Forster has also written and directed several real-estate marketing films for clients such as the Macklowe Properties and the Howard Hughes Corporation. His film for Macklowe, to promote the multibillion-dollar skyscraper 432 Park Avenue, received notice in the New York Times for its inventiveness and scope.

Made in 2013, in conjunction with marketing agency DBOX, this 4-minute, $1 million movie is the most expensive and complex real estate marketing film ever made. Rather than touting statistics and amenities, the movie evokes the building's place in a larger art historical and cultural lineage that encompasses architecture, film, dance, sculpture, painting, music, and even—through the appearance of tightrope walker Philippe Petit—performance art.

Forster directed a slightly more traditional marketing film for 510 W. 22nd Street, while continuing to focus more on story, context, and atmosphere than on specs. For the Howard Hughes Corporation, his filmic vision of the future Gateway Towers by Richard Meier helped shift the perception of Honolulu, Hawaii, from a mid-brow tourist haven to an epicenter of high-end architecture and culture.

==Architectural designer==
In 2007, Forster founded the eponymous architecture design firm Danny Forster Design Studio (DFDS). The firm's inaugural project was the first LEED Gold certified home in Northern Michigan, which was completed in 2008. The home, a lake house in Omena, Michigan, has since been featured in Architectural Review, Architectural Record, and Traverse Magazine.

DFDS, headquartered in Manhattan, has a small portfolio of New York City-based projects including brand hotels and apartment/condo renovations of various sizes. One of the past projects in New York includes a penthouse renovation for Lord of the Rings director Peter Jackson. A current project in New York City is the apartment renovation for pop star Taylor Swift. Past theoretical and non-realized projects include a 280,000 square-foot mixed-use tower for the American Bible Society. In 2012, DFDS worked on a 30-story Courtyard by Marriott on the World Trade Center's Southeastern edge, which has been called "a standout even among the starchitecture of Ground Zero" and "will boast a faceted façade that makes the 317-room hotel look like it floats above the National September 11 Memorial."

DFDS then worked on the design for one of the first North American AC Hotels by Marriott: at 220-room AC Hudson Yards, located in the center of the transformative redevelopment of Manhattan's Far West Side.

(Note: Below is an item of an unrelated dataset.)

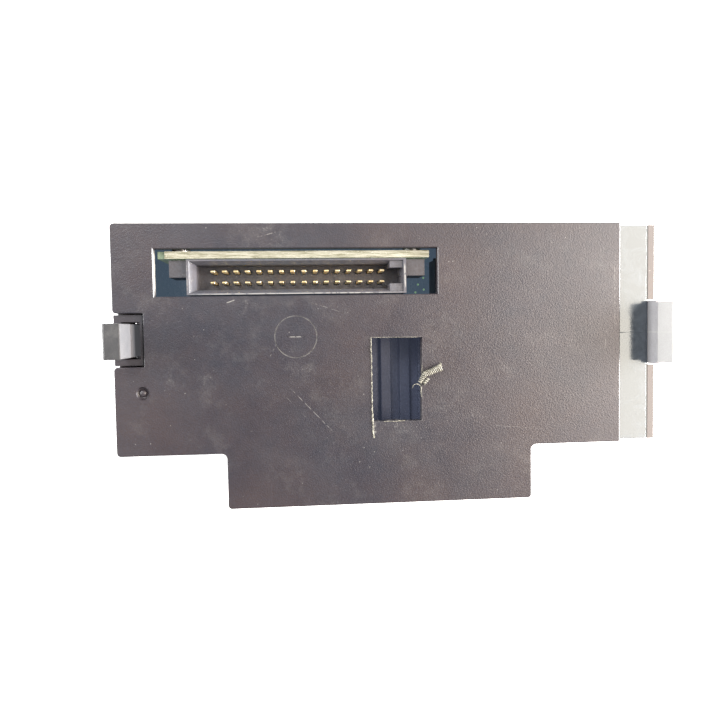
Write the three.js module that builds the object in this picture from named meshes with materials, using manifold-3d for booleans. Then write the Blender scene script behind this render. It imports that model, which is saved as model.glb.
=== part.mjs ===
// Clip-on controller module, lying on its front face with its rear side up.
// Millimetres. X runs along the body, Y across it, Z from the front face (0) to the rear.
// Plan positions are given as distances from the body's left end and from its top edge.

import * as THREE from 'three';
import { mergeVertices } from 'three/addons/utils/BufferGeometryUtils.js';
import Module from 'manifold-3d';

const wasm = await Module();
wasm.setup();

// ---------------------------------------------------------------- driving dimensions

const LENGTH = 125.1;
const WIDTH = 63.75;
const WING_WIDTH = 51.2;
const TAB_LEFT = 23.95;
const TAB_RIGHT = 93.8;
const WALL = 2.0;
const END_WALL = 1.6;
const FRONT_PLATE = 2.0;
const GAP = 0.3;

const REAR_FACE = 26.0;
const LEDGE = 23.0;
const COVER_RIGHT = 115.2;
const COVER_PLATE = 2.0;
const COVER_SKIRT_LOW = 21.5;
const LIP_LOW = 18.7;
const LIP_THICKNESS = 1.2;
const PANEL_THICKNESS = 1.5;

const NOTCH = { left: -1, right: 6.5, top: 19.6, bottom: 31.4 };
const OPENING = { left: 9.1, right: 72.1, top: 5.6, bottom: 16.05 };
const WINDOW = { left: 57.0, right: 68.0, top: 25.8, bottom: 44.7 };
const RING = { x: 39.8, y: 25.3, radius: 4.67, groove: 0.4, depth: 0.25 };
const DIMPLE = { x: 6.0, y: 37.2, radius: 1.5, depth: 0.9 };

const STUD = { radius: 0.95, low: 24.5, high: 25.85 };

const POCKET_FLOOR = 5.0;
const DECK = { low: 12.0, high: 25.0, slotLeft: 1.5, slotRight: 5.6 };
const LATCH_AXIS_HEIGHT = 5.5;
const LATCH_CENTRE = 25.6;
const LEFT_LATCH = { outer: 1.86, inner: 3.66, width: 7.6, heel: 1.3, top: 34.0, catchHeight: 31.0 };
const RIGHT_LATCH = { inner: 123.65, outer: 125.05, footWidth: 14.9, width: 14.0, shoulder: 26.3, top: 32.4 };
const RIGHT_BARB = { reach: 0.8, low: 28.0, high: 28.5, tipSetback: 0.55 };

const BOARD = { low: 4.0, high: 5.6 };
const PIN = { pitch: 2.54, columns: 16, width: 0.95, thickness: 0.55, tip: 24.0 };
const PIN_ROWS = [{ name: 'a', top: 10.45, bend: 14.0 }, { name: 'b', top: 12.95, bend: 11.5 }];
const HEADER_CENTRE = 40.6;
const LINK_BOARD = { left: 9.7, right: 70.4, front: 6.05, back: 7.65, low: 7.0, high: 24.6 };
const SHROUD = { left: 16.1, right: 64.9, top: 7.95, bottom: 15.75, low: 15.5, floor: 18.6, rim: 25.8 };
const SHROUD_WELL = { left: 17.9, right: 64.1, top: 9.05, bottom: 14.65 };
const SHROUD_MOUTH = { left: 16.6, right: 64.3, top: 8.3, bottom: 15.4, flare: 1.6 };
const SHROUD_KEYS = [
  { left: 61.2, right: 64.5, top: 8.2, bottom: 10.0 },
  { left: 61.2, right: 64.5, top: 13.6, bottom: 15.5 },
];
const EAR = { leftEnd: 12.0, rightEnd: 69.5, bottom: 11.7, high: 23.6, screwHeight: 19.5 };
const SLOT_CLEARANCE = 0.15;
const MASKED_CORNER = { right: 11.3, high: 24.0 };
const EDGE_SOCKET = { left: 13.0, right: 68.0, top: 4.6, bottom: 9.1, high: 10.2 };
const GUARD = { left: 44.8, right: 87.4, top: 20.0, bottom: 58.0, low: 14.0, high: 15.2 };
const GUARD_RIB = { first: 46.0, pitch: 4.6, width: 2.6, height: 1.2, count: 9 };
const PORT = { x: 104.0, y: 36.0, radius: 6.9 };
const LED_WINDOW = { left: 96.0, right: 112.0, top: 10.0, bottom: 15.0 };
const LABEL = { left: 14.0, right: 84.0, top: 10.0, bottom: 42.0 };

const POST = { radius: 2.6, hole: 1.3, holeLow: 0.8 };
const SCREW_POSTS = { left: { x: 18, y: 44 }, right: { x: 98, y: 22 } };
const PLAIN_POSTS = [{ x: 34, y: 56 }, { x: 84, y: 56 }];
const CHIPS = {
  processor_chip: { x: 66, y: 33, length: 20, width: 20, height: 2.4, legs: 8, fourSides: true },
  memory_chip: { x: 66, y: 52, length: 16, width: 8, height: 2.2, legs: 7 },
  bus_chip: { x: 30, y: 26, length: 14, width: 8, height: 2.2, legs: 7 },
  optocoupler: { x: 91.3, y: 24, length: 7, width: 5, height: 3.2, legs: 3 },
};
const LEG = { reach: 1.0, halfWidth: 0.35, high: 0.7 };
const CAPACITOR = { x: 106, y: 14, radius: 3.9, base: 4.2, height: 9.5 };
const CONVERTER = { left: 74, right: 94, top: 7, bottom: 16, height: 8 };
const CRYSTAL = { left: 28.0, right: 39.0, top: 35.0, bottom: 39.6, round: 2.0, height: 3.6 };
const FUSE = { left: 98.5, right: 108.5, top: 44.5, bottom: 47.5, cap: 2.0, height: 2.9 };

// The level at which parts stand on the main board.
const SEAT = BOARD.high + GAP;

// ---------------------------------------------------------------- placing and joining

const fromLeft = (distance) => distance - LENGTH / 2;
const fromTop = (distance) => WIDTH / 2 - distance;

function toSolid(geometry) {
  const bare = geometry.clone();
  bare.deleteAttribute('normal');
  bare.deleteAttribute('uv');
  const merged = mergeVertices(bare, 1e-5);
  const vertProperties = new Float32Array(merged.attributes.position.array);
  const triVerts = new Uint32Array(merged.index.array);
  return new wasm.Manifold(new wasm.Mesh({ numProp: 3, vertProperties, triVerts }));
}

function toGeometry(solid) {
  const mesh = solid.getMesh();
  const geometry = new THREE.BufferGeometry();
  geometry.setAttribute('position', new THREE.BufferAttribute(mesh.vertProperties, 3));
  geometry.setIndex(new THREE.BufferAttribute(mesh.triVerts, 1));
  return geometry;
}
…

==Lecturer of architecture==

In 2009, Forster began his academic career, returning to the Harvard University Graduate School of Design as a lecturer. He taught an upper level graduate architecture studio about sustainable design entitled "Puntacana: The Modern, the Vernacular, The Sustainable," which investigated the ways in which an eco-resort in the Dominican Republic could organize and develop sustainable housing based on a deep understanding of local vernacular building styles, materials, and culture. The student work was published in the January 2010 Archivos de Arquitectura Antillana. Forster taught a similar course in 2010 at the Syracuse University School of Architecture, where he held the Rubin Global Studio visiting professorship. His emphasis as a professor was on truly site-specific design for real clients. Also for Syracuse, he taught a travel studio at the World Trade Center in New York City (2011), where students sought to create a new home for the Tribute Center on the campus of the WTC. And at Baku, Azerbaijan (2012), Forster's Syracuse students were asked to design a new arts and culture building as part of the expansion of a new International School in Baku.

==Speaker==
Since 2006, Forster has lectured nationally and internationally on architecture, education and sustainability to audiences as large as 10,000 and as small as a fifth grade class in Northern New Jersey. Forster was the keynote speaker at the AVEVA International Symposium for Engineering Information Technology (ISEIT) in 2006, delivered executive seminars at The Studley Commercial Real Estate Going Green Conference, and hosted the American Council of Engineering Companies' awards gala in 2007. In that year he also became a spokesperson for Discovery Education, acting as their engineering and architecture expert and promoting STEM education at events around the country and the world.

He was the keynote speaker at the 2008 Solid Works World Expo, the largest 3-D conference in the world. He also keynoted Construct 2008, an architecture/engineering conference, and spoke at the Copenmind conference in Copenhagen, and delivered the 2008 commencement address for the Dwight-Englewood School in New Jersey. In 2011 and 2012, Forster hosted the Edison Awards, which honors "top innovators around the world."

In 2013, Forster spoke at the Global Minds conference in Yekaterinburg, Russia, on behalf of Russian bid to host the EXPO 2020. In 2014, Forster delivered a TED talk in Traverse City, Michigan, "Looking vs. Reading: Filmmaking Architecture” and spoke at the 34th annual Future of Education Technology Conference. He was host as well as speaker for Chicago Ideas Week in 2013 ("Creative Process: A Method to the Madness”) and 2014 ("Creative Process: The Impulsive, Calculated, Evolving, Joyful, Maddening Journey from Idea to Reality”).